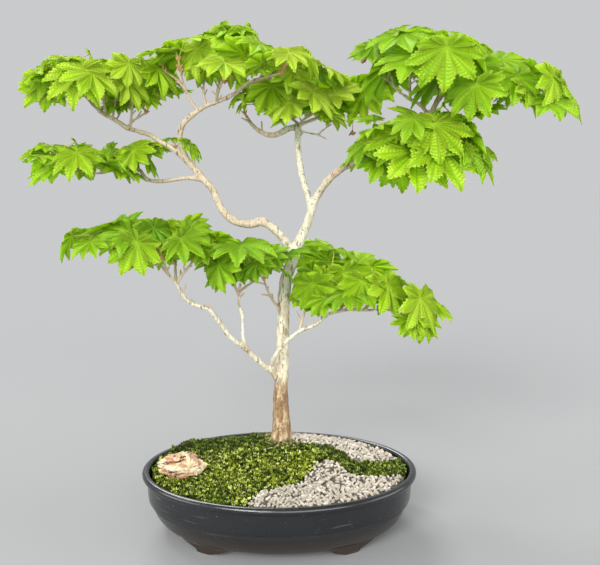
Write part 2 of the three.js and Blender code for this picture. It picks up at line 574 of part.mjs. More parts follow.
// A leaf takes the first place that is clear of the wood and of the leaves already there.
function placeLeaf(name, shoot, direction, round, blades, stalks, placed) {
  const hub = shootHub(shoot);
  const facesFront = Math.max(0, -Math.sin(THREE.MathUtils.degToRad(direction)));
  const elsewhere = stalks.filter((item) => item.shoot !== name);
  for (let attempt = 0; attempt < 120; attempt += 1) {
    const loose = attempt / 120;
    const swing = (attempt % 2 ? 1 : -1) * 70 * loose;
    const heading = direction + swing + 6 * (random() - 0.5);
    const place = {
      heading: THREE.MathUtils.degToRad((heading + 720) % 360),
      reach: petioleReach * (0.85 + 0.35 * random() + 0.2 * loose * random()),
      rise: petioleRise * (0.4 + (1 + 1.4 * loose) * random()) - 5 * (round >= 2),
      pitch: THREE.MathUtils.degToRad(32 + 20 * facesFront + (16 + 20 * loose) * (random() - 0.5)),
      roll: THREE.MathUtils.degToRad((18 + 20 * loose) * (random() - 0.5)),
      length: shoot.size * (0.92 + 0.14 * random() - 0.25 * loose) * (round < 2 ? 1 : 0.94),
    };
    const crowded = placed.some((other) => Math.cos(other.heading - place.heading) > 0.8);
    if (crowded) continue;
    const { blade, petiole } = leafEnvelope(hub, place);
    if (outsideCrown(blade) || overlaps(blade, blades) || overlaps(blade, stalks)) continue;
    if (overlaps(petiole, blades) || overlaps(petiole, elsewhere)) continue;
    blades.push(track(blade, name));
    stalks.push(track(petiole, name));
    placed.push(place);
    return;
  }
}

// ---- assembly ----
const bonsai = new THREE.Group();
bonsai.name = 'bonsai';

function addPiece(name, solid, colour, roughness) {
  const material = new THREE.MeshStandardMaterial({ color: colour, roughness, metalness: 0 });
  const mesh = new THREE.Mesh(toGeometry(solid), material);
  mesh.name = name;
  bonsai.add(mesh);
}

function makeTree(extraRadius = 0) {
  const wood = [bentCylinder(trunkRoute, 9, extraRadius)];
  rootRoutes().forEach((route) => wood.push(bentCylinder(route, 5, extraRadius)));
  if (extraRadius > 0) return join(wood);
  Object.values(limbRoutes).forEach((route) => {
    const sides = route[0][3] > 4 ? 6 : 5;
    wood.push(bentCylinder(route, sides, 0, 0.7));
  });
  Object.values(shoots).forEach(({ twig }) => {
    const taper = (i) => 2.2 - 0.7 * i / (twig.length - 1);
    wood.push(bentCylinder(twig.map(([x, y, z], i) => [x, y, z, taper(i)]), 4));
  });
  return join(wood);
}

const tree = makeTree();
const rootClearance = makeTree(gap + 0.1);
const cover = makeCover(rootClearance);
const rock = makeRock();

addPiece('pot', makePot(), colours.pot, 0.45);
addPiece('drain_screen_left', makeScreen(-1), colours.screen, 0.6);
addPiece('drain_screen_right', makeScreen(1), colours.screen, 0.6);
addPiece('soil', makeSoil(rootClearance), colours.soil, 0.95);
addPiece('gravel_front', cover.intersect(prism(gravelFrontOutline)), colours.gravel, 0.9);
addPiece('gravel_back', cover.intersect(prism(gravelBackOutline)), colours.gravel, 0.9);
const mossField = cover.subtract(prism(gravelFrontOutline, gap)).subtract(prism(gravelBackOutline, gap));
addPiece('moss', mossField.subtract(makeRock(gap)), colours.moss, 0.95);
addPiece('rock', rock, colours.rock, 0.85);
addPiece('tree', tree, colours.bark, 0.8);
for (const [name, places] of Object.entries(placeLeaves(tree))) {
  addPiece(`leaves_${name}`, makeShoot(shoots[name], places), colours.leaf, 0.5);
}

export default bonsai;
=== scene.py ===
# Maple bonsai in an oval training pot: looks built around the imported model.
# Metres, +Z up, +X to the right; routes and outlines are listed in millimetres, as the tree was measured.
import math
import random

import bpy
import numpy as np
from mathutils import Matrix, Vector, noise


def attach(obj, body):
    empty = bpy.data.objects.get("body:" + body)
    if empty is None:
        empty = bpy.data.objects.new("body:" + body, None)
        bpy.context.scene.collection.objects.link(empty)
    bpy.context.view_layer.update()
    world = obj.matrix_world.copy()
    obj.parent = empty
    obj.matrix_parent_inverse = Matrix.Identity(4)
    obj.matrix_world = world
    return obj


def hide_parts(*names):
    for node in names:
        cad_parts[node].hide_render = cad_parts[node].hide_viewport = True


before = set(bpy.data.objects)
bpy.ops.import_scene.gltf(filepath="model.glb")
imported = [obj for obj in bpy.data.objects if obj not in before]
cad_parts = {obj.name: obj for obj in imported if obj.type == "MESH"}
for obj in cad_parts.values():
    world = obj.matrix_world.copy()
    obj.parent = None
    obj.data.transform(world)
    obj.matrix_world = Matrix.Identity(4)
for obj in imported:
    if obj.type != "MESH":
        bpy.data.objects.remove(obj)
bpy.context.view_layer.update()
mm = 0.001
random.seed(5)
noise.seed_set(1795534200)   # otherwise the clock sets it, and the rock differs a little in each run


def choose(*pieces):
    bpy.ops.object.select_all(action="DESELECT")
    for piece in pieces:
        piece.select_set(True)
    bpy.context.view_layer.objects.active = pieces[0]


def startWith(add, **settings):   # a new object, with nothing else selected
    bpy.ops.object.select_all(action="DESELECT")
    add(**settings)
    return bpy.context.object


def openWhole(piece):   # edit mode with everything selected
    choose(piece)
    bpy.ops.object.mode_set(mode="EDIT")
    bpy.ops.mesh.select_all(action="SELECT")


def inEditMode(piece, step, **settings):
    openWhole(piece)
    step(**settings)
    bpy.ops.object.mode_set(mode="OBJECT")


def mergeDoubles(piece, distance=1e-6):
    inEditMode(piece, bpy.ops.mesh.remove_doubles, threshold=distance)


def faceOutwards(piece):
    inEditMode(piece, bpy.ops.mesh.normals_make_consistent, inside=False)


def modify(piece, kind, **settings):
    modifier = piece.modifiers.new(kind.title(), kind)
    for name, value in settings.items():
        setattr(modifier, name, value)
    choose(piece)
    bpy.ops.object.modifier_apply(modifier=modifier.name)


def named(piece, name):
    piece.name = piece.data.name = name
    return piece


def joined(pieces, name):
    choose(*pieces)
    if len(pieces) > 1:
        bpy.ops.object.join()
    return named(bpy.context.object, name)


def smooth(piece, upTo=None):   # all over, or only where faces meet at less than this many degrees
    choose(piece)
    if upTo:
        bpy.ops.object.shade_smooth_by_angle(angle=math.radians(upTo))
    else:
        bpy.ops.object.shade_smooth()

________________

Starting at the line that contains "addPiece('pot', makePot(), colours.pot, 0.45);" and ending at the line that contains "imported = [obj", retype each line exactly; omit everything outside that range.

addPiece('pot', makePot(), colours.pot, 0.45);
addPiece('drain_screen_left', makeScreen(-1), colours.screen, 0.6);
addPiece('drain_screen_right', makeScreen(1), colours.screen, 0.6);
addPiece('soil', makeSoil(rootClearance), colours.soil, 0.95);
addPiece('gravel_front', cover.intersect(prism(gravelFrontOutline)), colours.gravel, 0.9);
addPiece('gravel_back', cover.intersect(prism(gravelBackOutline)), colours.gravel, 0.9);
const mossField = cover.subtract(prism(gravelFrontOutline, gap)).subtract(prism(gravelBackOutline, gap));
addPiece('moss', mossField.subtract(makeRock(gap)), colours.moss, 0.95);
addPiece('rock', rock, colours.rock, 0.85);
addPiece('tree', tree, colours.bark, 0.8);
for (const [name, places] of Object.entries(placeLeaves(tree))) {
  addPiece(`leaves_${name}`, makeShoot(shoots[name], places), colours.leaf, 0.5);
}

export default bonsai;
=== scene.py ===
# Maple bonsai in an oval training pot: looks built around the imported model.
# Metres, +Z up, +X to the right; routes and outlines are listed in millimetres, as the tree was measured.
import math
import random

import bpy
import numpy as np
from mathutils import Matrix, Vector, noise


def attach(obj, body):
    empty = bpy.data.objects.get("body:" + body)
    if empty is None:
        empty = bpy.data.objects.new("body:" + body, None)
        bpy.context.scene.collection.objects.link(empty)
    bpy.context.view_layer.update()
    world = obj.matrix_world.copy()
    obj.parent = empty
    obj.matrix_parent_inverse = Matrix.Identity(4)
    obj.matrix_world = world
    return obj


def hide_parts(*names):
    for node in names:
        cad_parts[node].hide_render = cad_parts[node].hide_viewport = True


before = set(bpy.data.objects)
bpy.ops.import_scene.gltf(filepath="model.glb")
imported = [obj for obj in bpy.data.objects if obj not in before]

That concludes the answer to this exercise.